The film the Sea is directed by Israeli director Carmeli-Pollak and produced by Palestinian  Baher Agbaria. The film created controversy in Israel as Israeli Culture and Sports Minister Miki Zohar, a Likud Party member, called for the defunding of the Israeli Academy of Film and Television, which runs the Ophir Awards. Zohar complained that the film cast the Israeli military in a negative light. While Israeli soldiers are not portrayed sympathetically, the film does show the humanity of  some Israelis, especially a store keeper who tries to help the boy’s father in his search of his son.  Because the film is told from the boy’s perspective, it has an endearing human touch, notwithstanding the film certainly has political overtones.

In my view, on the whole the fact that this film won the Best Picture in Israel is a testament to the strength of free expression in Israeli society, even after the Oct 7 attacks. 

There is a Palestinian adult in the film who tells Khaled that once he is 14 he will not have any chance of getting a permit, no doubt because Israel would have potential security concerns for letting in older male teens and adults —which certainly after Oct 7,2023 certainly would be heightened.
 

Although the film doesn’t involve any historical perspective I think it is worth examining this aspect of things . The 1947 UN Partition plan which gave the coast from Tel Aviv to Haifa to a Jewish state was based largely on the areas where Jews had purchased land in a contiguous fashion from absentee Arab landowners as well as Palestinian Arab landowners.  The coast along the sea was very fertile land. There were Palestinian Arabs including those in leadership positions in Palestinian Arab society in the 1920’s and 30’s who did not refrain from these land sales  because they wished to make a profit and their nationalism did not outrank their desire for profits. Although in public Palestinian Arab leaders urged Arabs not to sell land to Jews, some of  these leaders did in fact sell land.(See Oren Kessler’s book, Palestine 1936, or Tom Segev’s book, One Palestine Complete).

Had the Palestinian leadership under the Mufti of Jerusalem Haj Amin Al Husseini accepted the  1947 UN partition plan, there would have been no war and Palestinian Arabs would have had access to the sea north of Haifa in the Acre area and also in the south in the Ashkelon area as that was slated to be part of an Arab state.  Jaffa near Tel-Aviv was also slated to be an Arab enclave under the plan.
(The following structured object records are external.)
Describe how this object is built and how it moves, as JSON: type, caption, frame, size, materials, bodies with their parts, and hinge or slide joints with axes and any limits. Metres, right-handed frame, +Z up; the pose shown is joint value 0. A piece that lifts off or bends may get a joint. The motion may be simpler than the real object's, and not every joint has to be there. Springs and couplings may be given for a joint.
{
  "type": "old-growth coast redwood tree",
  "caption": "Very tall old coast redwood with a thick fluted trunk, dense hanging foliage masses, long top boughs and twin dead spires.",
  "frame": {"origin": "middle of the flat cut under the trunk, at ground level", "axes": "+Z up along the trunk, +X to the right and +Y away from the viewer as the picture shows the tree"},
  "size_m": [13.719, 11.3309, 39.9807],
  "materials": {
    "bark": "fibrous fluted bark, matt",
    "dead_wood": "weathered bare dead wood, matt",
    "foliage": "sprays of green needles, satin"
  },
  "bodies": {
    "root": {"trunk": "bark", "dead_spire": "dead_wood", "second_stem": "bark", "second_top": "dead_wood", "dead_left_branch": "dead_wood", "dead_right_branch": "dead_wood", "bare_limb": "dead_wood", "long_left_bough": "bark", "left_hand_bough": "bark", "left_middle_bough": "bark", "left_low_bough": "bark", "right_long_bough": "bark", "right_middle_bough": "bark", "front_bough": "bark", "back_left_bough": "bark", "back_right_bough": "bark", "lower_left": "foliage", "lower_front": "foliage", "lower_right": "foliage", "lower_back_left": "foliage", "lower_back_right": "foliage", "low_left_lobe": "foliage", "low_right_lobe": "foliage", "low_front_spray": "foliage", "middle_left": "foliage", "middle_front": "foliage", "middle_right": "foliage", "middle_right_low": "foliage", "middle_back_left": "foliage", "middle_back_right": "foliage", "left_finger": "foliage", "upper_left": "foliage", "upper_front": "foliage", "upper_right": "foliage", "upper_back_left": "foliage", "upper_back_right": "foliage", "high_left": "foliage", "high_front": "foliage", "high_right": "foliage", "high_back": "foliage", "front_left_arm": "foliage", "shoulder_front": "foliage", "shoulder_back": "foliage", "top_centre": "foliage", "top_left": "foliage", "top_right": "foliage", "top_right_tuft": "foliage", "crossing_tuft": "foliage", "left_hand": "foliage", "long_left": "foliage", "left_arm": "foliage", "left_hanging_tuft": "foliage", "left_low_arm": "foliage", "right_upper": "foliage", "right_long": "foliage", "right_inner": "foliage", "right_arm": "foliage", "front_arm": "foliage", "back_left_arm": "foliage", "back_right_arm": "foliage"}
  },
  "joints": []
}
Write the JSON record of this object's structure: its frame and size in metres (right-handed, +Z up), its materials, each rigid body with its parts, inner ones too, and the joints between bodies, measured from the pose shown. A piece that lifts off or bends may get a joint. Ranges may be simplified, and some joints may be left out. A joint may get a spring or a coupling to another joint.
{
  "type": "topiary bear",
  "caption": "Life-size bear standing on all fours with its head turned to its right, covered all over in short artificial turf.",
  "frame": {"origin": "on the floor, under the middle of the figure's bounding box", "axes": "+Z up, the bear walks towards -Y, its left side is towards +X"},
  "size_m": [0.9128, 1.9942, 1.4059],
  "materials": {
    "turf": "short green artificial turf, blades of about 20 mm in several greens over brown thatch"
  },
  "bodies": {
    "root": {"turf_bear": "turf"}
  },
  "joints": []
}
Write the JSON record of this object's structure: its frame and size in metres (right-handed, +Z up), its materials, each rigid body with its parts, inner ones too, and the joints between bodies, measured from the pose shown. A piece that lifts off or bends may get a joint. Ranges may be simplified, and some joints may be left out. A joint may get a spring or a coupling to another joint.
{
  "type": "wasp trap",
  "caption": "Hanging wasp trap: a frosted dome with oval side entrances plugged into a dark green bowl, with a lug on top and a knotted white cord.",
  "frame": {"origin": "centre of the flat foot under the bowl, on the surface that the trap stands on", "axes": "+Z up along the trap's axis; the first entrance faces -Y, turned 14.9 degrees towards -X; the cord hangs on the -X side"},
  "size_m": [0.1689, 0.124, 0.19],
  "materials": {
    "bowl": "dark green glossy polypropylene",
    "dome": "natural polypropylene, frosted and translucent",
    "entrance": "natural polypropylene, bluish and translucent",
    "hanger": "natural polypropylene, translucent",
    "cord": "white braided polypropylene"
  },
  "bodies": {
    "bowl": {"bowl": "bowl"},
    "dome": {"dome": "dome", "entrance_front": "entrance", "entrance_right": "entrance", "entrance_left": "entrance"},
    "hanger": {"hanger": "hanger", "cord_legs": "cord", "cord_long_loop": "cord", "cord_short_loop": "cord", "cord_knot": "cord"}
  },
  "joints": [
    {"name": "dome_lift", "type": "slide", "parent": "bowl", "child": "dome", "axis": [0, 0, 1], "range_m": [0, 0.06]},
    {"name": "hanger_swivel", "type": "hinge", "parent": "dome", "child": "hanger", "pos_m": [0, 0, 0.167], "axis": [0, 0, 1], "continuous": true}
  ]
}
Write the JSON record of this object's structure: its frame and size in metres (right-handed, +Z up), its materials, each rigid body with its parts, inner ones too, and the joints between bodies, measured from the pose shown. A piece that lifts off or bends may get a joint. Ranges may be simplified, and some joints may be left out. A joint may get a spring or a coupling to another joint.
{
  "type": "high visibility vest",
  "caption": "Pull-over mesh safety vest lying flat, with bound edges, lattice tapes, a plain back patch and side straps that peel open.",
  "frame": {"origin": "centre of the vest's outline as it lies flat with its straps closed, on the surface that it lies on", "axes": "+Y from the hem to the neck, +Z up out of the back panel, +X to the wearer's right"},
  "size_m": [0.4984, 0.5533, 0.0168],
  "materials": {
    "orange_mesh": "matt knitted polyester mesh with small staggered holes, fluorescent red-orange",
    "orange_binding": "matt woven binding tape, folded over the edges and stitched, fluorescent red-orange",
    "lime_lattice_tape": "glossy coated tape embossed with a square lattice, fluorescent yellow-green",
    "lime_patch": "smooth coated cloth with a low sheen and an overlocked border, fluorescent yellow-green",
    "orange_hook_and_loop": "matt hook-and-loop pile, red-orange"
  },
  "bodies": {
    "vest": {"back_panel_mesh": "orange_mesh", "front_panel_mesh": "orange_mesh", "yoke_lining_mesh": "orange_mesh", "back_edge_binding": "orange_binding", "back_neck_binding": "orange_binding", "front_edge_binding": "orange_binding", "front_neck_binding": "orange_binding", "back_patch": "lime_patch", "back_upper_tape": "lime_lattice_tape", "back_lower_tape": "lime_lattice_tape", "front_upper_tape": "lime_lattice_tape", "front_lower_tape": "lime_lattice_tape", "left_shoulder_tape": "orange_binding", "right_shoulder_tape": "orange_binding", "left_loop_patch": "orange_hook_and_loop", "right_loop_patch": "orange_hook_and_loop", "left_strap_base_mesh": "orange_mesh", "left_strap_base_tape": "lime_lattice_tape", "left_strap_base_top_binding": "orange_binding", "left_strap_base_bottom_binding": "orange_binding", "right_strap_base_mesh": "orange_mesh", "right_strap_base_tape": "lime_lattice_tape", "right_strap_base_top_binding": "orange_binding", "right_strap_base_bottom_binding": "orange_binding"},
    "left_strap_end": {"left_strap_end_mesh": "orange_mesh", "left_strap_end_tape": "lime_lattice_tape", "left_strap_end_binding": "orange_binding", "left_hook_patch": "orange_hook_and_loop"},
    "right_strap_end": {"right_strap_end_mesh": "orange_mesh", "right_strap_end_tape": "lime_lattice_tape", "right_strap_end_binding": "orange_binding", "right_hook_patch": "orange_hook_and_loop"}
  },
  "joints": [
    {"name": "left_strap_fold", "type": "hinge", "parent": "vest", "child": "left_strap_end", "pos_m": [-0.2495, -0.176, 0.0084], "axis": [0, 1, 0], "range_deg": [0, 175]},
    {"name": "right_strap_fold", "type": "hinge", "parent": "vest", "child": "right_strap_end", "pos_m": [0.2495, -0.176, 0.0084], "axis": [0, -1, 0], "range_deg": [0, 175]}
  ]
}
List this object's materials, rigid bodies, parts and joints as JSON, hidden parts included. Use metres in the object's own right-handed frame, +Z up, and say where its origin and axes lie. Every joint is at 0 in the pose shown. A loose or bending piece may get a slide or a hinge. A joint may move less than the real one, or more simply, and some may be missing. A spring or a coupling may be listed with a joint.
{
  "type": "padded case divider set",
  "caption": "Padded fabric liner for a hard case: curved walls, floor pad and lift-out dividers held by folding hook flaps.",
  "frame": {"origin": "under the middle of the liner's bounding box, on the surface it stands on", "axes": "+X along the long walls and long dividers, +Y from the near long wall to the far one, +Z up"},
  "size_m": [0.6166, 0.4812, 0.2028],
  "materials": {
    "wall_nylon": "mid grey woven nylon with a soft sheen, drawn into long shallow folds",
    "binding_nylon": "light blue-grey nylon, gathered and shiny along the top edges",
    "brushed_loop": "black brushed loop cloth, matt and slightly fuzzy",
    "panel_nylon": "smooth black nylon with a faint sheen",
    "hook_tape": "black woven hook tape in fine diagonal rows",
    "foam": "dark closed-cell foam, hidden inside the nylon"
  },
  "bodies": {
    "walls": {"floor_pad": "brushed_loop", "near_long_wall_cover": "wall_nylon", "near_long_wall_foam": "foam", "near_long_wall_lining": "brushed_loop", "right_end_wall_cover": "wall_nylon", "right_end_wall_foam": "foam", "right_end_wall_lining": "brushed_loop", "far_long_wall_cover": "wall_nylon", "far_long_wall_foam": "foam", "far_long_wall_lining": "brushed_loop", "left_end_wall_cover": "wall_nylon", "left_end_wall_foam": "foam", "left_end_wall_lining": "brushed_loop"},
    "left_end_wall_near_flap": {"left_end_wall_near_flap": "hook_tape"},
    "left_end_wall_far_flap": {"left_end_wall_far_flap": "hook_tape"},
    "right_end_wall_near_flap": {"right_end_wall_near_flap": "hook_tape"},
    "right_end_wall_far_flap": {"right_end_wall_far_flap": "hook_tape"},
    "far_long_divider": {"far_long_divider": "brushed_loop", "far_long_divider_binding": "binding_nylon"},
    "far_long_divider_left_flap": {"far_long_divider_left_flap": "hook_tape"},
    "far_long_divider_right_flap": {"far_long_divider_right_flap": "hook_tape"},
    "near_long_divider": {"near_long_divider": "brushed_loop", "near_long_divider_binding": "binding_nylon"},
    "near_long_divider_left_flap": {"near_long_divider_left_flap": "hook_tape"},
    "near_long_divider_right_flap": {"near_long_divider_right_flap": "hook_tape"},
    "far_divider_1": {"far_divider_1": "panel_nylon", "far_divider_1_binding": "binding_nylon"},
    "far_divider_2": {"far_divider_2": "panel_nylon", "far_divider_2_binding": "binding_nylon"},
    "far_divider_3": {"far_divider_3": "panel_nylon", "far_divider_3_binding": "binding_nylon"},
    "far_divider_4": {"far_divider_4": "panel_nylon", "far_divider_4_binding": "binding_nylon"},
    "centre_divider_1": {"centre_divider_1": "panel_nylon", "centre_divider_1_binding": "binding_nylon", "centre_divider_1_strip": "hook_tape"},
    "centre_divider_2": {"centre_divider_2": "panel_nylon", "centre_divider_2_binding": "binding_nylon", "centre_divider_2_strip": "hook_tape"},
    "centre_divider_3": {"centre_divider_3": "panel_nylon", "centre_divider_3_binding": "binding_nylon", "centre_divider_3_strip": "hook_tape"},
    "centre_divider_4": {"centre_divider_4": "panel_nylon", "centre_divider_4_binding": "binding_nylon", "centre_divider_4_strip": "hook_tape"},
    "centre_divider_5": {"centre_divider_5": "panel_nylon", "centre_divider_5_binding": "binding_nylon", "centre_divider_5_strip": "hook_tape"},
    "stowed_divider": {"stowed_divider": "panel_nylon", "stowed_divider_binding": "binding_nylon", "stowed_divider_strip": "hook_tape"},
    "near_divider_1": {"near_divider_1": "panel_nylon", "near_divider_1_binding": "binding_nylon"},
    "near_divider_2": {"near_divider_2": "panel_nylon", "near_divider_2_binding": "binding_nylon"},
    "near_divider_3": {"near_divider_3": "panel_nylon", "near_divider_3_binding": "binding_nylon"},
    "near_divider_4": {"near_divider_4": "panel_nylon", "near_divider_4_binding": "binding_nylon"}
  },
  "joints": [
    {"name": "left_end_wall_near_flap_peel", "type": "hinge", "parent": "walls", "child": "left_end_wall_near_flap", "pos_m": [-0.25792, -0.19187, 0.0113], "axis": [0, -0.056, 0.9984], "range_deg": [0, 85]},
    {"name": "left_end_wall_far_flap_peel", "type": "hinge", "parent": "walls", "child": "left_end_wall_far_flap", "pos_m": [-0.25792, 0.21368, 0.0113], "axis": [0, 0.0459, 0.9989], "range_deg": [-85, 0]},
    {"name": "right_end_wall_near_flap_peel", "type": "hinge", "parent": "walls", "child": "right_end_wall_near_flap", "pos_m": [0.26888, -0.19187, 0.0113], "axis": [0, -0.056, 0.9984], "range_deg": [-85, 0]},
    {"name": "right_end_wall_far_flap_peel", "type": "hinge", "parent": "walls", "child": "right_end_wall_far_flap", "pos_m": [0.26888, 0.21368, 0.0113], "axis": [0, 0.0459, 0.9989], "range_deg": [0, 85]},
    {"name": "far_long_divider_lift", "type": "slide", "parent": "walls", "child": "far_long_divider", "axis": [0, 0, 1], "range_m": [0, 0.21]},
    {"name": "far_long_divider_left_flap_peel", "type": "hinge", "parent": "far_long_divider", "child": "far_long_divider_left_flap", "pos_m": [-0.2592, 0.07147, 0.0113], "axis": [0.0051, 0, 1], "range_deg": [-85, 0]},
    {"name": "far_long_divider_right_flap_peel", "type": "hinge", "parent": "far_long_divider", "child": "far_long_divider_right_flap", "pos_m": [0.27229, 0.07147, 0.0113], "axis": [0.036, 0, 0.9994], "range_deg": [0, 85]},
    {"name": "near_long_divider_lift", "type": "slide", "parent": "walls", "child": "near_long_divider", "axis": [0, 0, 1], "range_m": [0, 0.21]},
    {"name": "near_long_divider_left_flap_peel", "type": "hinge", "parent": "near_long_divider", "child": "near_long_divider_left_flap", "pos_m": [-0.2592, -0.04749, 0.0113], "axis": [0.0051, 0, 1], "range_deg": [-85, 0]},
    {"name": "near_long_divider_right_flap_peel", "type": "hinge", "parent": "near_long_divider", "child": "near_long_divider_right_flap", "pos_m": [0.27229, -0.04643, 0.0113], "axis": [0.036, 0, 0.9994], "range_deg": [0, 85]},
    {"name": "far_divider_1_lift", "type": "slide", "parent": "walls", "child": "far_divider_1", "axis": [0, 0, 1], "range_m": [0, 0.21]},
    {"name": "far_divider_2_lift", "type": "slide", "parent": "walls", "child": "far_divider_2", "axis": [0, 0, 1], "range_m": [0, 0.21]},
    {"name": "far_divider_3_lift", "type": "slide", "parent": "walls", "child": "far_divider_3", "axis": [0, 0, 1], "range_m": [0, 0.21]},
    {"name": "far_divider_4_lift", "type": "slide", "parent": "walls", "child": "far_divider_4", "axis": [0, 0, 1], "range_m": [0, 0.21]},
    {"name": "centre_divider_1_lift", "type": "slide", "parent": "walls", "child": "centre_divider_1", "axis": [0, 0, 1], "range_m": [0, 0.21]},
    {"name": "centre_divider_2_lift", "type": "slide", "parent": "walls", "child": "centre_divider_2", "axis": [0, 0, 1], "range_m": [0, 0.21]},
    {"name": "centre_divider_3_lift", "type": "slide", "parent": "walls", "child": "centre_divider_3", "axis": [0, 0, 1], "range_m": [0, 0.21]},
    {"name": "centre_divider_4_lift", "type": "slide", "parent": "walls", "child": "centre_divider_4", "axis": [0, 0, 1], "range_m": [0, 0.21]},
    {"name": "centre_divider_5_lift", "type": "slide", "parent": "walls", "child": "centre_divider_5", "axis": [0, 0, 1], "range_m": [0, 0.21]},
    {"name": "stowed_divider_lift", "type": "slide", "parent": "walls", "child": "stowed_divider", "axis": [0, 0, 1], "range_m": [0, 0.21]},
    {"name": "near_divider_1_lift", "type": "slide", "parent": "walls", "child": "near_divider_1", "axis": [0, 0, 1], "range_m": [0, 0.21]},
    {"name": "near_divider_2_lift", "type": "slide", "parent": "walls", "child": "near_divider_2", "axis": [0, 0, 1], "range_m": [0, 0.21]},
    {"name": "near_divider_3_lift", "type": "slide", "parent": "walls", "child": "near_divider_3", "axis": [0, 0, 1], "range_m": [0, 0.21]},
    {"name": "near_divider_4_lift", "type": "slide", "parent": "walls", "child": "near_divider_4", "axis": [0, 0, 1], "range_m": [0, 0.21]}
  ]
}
Once the Palestinians initiated a  war, Israel won battles which left it in control of  coastal land in Jaffa, around Acre as well as Ashkelon on the south. 
 

It’s also worth noting that since the Oct 7 attacks, Israel understandably revoked the permits of many West Bank labourers from entering the country, such that men like Khaled’s father employed in Israel can  no longer work there due to security considerations to ensure that no further Oct 7 like attacks occur.  There are now a small faction of West Bank Palestinians who are considered essential labourers such that they receive permits. By mid 2025, some 20, 000 Indian labourers had received permits to work in Israel, and in Feb 2026, India and Israel signed agreements which include provisions for 50,000 additional Indian labourers to receive visas for work in Israel. This was a foreseeable consequence of the Hamas attacks.

 

I noted  the film the Sea was produced by “Majdal “ productions—Majdal was the Arab town that was on the present day Ashkelon prior to the 1948 war. The nascent state of Israel battled with Egypt for Ashkelon (Magdal)  But as  the book ,”Collusion Across the Jordan” details, King Abdullah of Jordan who did not want Egypt to have hegemony in the area chose not to help Egypt in the battle over Ashkelon ( Magdal) even though he could have, and this  was a critical factor which enabled Israel to emerge victorious in  the Ashkelon area. 

Even before Oct 7, it was not common to see a joint Israeli Palestinian production.